Hmmm! It’s interesting, as a follow-up from Running with Scissors, to see what some literary readers put in the category of cult lit. Here is one selection. I’ve read a considerable number of these works and don’t necessarily think of them as belonging in the category of cult literature, but it appears that I may have to start trying to re-define this term.
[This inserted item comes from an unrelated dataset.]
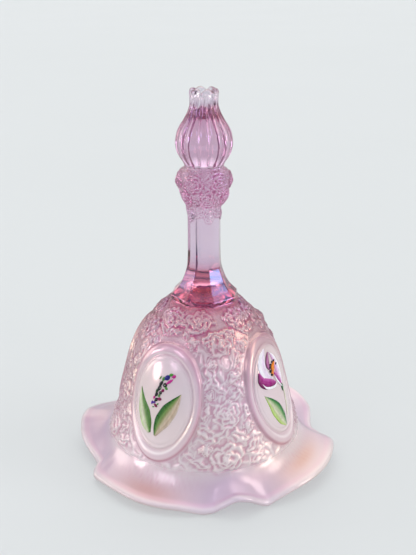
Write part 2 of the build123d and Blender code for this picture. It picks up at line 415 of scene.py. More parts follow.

Do teachers teaching The Great Gatsby really call it cult lit.?

Ariel by Sylvia Plath
Badenheim 1939 by Aharon Appelfeld
The Beach by Alex Garland and The Magus by John Fowles
Beneath the Underdog by Charles Mingus
Brave New World by Aldous Huxley
By Grand Central Station I Sat Down and Wept by Elizabeth Smart
The Chronicles of Narnia by C.S. Lewis
Chronicles: Volume One by Bob Dylan
A Clockwork Orange by Anthony Burgess
The Confusions of Young Torless by Robert Musil
The Day of the Triffids by John Wyndham
Destroy All Monsters by Ken Hollings
Devil in a Blue Dress by Walter Mosley
Do Androids Dream of Electric Sheep by Philip K. Dick
Dream Story by Arthur Schnitzler
Eminent Victorians by Lytton Strachey
Farenheit 451 by Ray Bradbury
Fear and Loathing in Las Vegas by Hunter S. Thompson
Finnegans Wake by James Joyce
The Fog and The Rats by James Herbert
The Great Gatsby by F. Scott Fitzgerald
Hammer of the Gods: Led Zeppelin Unauthorized by Stephen Davis
Hangover Square by Patrick Hamilton
Heart’s Journey in Winter by James Buchan
I am Legend by Richard Matheson
If on a Winter’s Night a Traveller by Italo Calvino
The Infernal Desire Machines of Doctor Hoffman by Angela Carter
The Inheritors by William Golding
Institute Benjamenta by Robert Walser
The Invention of Morel by Adolfo Bioy Casares
Investigations of a Dog by Franz Kafka
Kitchen by Banana Yoshimoto
The Laughing Policeman by Maj Sjöwall & Per Wahlöö
Le Grand Meaulnes by Alain Fournier
Light by M. John Harrison
Lightduress by Paul Celan
Lord of the Flies by William Golding
The Machine in Ward Eleven by Charles Willeford
The Maltese Falcon by Dashiell Hammett
Motherless Brooklyn by Jonathan Lethem
Mount Analogue by Renee Daumal
The Naked Lunch by William Burroughs
Nico: Songs They Never Play on the Radio by James Young
Nog by Rudolf Wurlitzer
The Notebook of Malte Laurids Brigge, Rainer Maria Rilke
Novel on Yellow Paper by Stevie Smith
Oranges Are Not The Only Fruit by Jeanette Winterson
The Outsider by Albert Camus
The Pilgrim Hawk by Glenway Wescott
Psychotic Reactions and Carburetor Dung by Lester Bangs
The Road to Oxiana by Robert Byron
The Satyricon by Titus Petronius
Sheepshagger by Niall Griffiths
The Sheltering Sky by Paul Bowles
Solaris by Stanislaw Lem
Spy on the House of Love by Anais Nin
The Stepford Wives by Ira Levin
Testimony: The Memoirs of Dmitri Shostakovich by Solomon Volkov
The Wasp Factory by Iain Banks
Wide Sargasso Sea by Jean Rhys
Women in Love by D.H. Lawrence
Wuthering Heights by Emily Bronte

Another list includes Trout Fishing in America. Really, that’s cult literature?

Can someone explain this term more succinctly?